A group of seven of the larger images, albumen photos mounted on 10 x 13 in. stiff card stock (card stock margins foxed or chipped) depict street or village scenes in the Philippines. Four of the seven have contemporary ink captions on the versos, supplied by E.C. Little when he sent them home to his parents. One of the most striking of these images is that of the leader of the Philippine insurgency, Emilio Aguinaldo and and his inner cabinet, idenitified by Little as having been taken before the group departed for Hong Kong. Col. Funston, commander of the Twentieth Kansas was later credited, amidst controversy, with the capture of Aguinaldo. Item #61749
The Perley Fremont Rockett photos are captioned in pencil on the dark mounting boards and are difficult to read. Several appear in his published history of the war entitled "Our Boys in the Philippines: A Pictorial History of the War, and General Views of the Philippines, the Natives, Industries, Habits, Etc.," [San Francisco: 1899], with slightly different captions. The group included here are: (1). "Co. M [Kansas?] [Under fire] in mud and water," a combat photo taken outside Caloocan; (2) "At Tulijan River..." showing enemy dead; (3) "Kansas crossing Tulijan River," a line of soldiers wading across the river; (4) "Spanish Gun Boat Reina Christina," badly damaged in the Battle of Manila Bay; (5) "Kansas before Caloocan," troops in position, dug in at the front line camp; (6) "Burning of Manila, Tondo District," a midnight photo of a village in flames; (7) "Spanish Method of Executing Filipino Prisoners," demostrating the use of the garrote; (8) [caption on verso] "Blockhouse No. 2: block house we went to the next night [a]fter we landed here and dug trenches all night." [Though not specifically identified, this photo is similar to one in Rockett's published history.]

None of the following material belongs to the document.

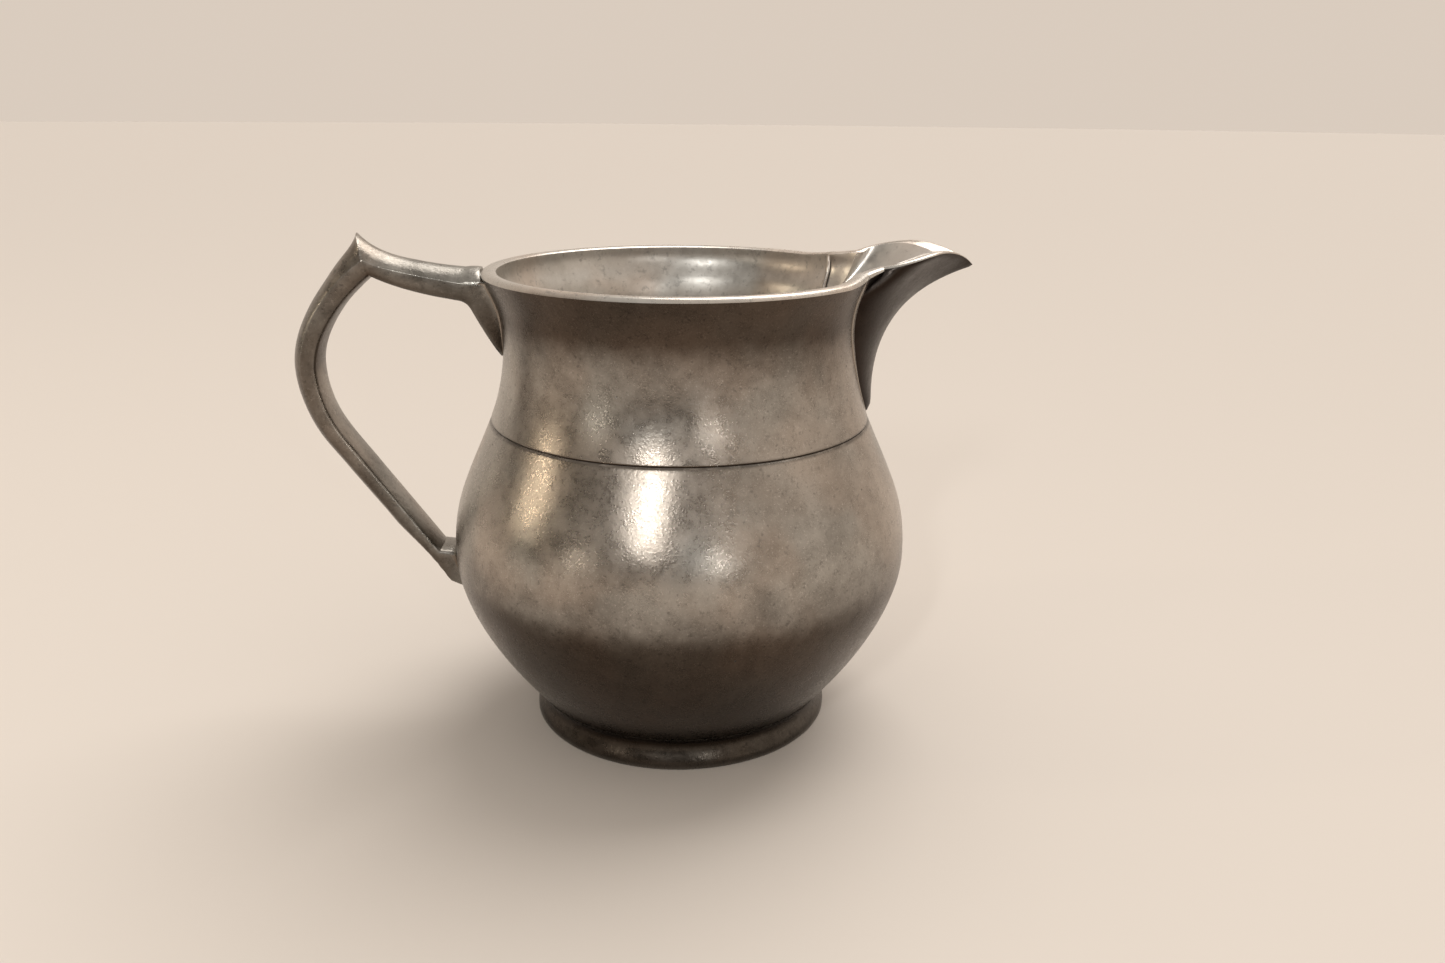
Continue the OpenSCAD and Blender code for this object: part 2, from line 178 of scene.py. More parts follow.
def skin(bm, rows, close_rows=False, close_columns=False, row_metal=None, column_metal=None):
    """Quads through rows of points. Returns the rows as bmesh vertices.

    row_metal and column_metal give the material index of the faces after a row or a column.
    """
    made = [[bm.verts.new(p) for p in row] for row in rows]
    pairs = list(zip(made, made[1:])) + ([(made[-1], made[0])] if close_rows else [])
    for i, (a, b) in enumerate(pairs):
        n = len(a)
        for j in range(n if close_columns else n - 1):
            k = (j + 1) % n
            face = bm.faces.new((a[j], a[k], b[k], b[j]))
            if row_metal:
                face.material_index = row_metal(i)
            if column_metal:
                face.material_index = column_metal(j)
    return made


def ladder(bm, a, b, metal=0):
    """Quads between two lines of existing vertices."""
    for j in range(len(a) - 1):
        corners = []
        for v in (a[j], a[j + 1], b[j + 1], b[j]):
            if v not in corners:
                corners.append(v)
        if len(corners) > 2:
            bm.faces.new(corners).material_index = metal


def uneven(p, size, depth):
    """A gentle hand-finished waviness: how far to move a surface point, in millimetres."""
    q = Vector(p) / size
    return depth * (noise.noise(q) + 0.45 * noise.noise(q * 2.3 + Vector((7, 3, 1))))


# ---------------------------------------------------------------- body outlines, as (radius, height)

LIP_THICKENS = 13.0       # how far below the rim the wall starts to thicken
FOOT_TOP = Vector((FOOT_WAIST, BELLY_FOOT))
BELLY = Vector((BELLY_RADIUS, BELLY_Z))
SHOULDER = Vector((SHOULDER_RADIUS, SHOULDER_Z))
WAIST = Vector((WAIST_RADIUS, WAIST_Z))
LIP_EDGE = Vector((RIM_RADIUS, RIM_TOP - LIP_DROP_OUT))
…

The two photos identified on their mats with the blindstamp of "Hodson, 416 Geary St., San Francisco, Cal." are: (1) S.S. Indiana Backing out with 20th Kansas for Manila," showing the ship loaded with soldiers of the 20th Kansas, clinging to the rigging, standing on the lifeboats, leaning on the rails; (2) "Company M, 20th Kansas," a troop photo probably taken at the Presidio.
Four of the seven larger albumen photos are annotated with E.C. Little's caption titles: (1) "Aguinaldo & friends- Before Trip to Hong Kong- Palace of Captain General- Manila- Jany. 10, 1899 [sic-1898]- compliments of [E.C. Little (scratched out)] to Father." This is a group photo of some 36 men posed in a rural setting. Three of the people in the photo are identified by brief ink notes in the lower margin: "Ag" [Aguinaldo]; "Cousin" [presumably Baldomero Aguinaldo, Sec. of Treasury]; and "Montenegro" [Antonio Montenegro, Sec. of Foreign Affairs] [Little was mistaken in his caption, as this photo was actually taken in early 1898, likely while Aguinaldo and his fellow revolutionaries were in exile in Hong Kong]. (2) "Escolta- Principal Business Street of Manila (Binando) Before Americans came- Palace Captain General Manila. Jany. 10, 1899. E.C. Little to Father." A street scene, filled with people, horse-drawn carriages and street cars; a large sign on one building reads 'Centro Artistico N. 9'. (3) "On Mindanao Island. Rio Malico, near Surigao." E.C. Little to Mother. A river scene, with Filipinos in a canoe, and two others standing on the bank holding horses. (4) "Luneta Drive. To Mother from E.C. Little." A wide boulevard, flanked by street lamps. (5 & 6) two more river scenes, likely also along the Rio Malico, a boat, Filipinos, and native thatched roof housing. (7) a Philippine family compound, or small village, fenced, horse drawn carriage and a man with a yoke across his shoulders in the foreground.
E.C. Little (1858-1924) was born in Ohio, but moved to Kansas as a child. He attended the University of Kansas in Lawrence and later practiced law. He was chairman of the Republican National Convention in 1892, and served as Consul General to Egypt in 1892-3, under Pres. Benjamin Harrison. Upon his return Little became private secretary to Gov. John W. Leedy of Kansas, a post he resigned to take a commission as Lt. Col. with the 20th Kansas during the Spanish American War. The 20th Kansas saw service in the Philippines from Dec. 1898 to Sept. 1899. Little went on to serve as a Representative from Kansas to the U.S. Congress from 1917 until his death. [see: "Biographical Directory of the United States Congress"]. The collection of photos is said to have been bought at his estate sale in the 1970's though there is no written documentation.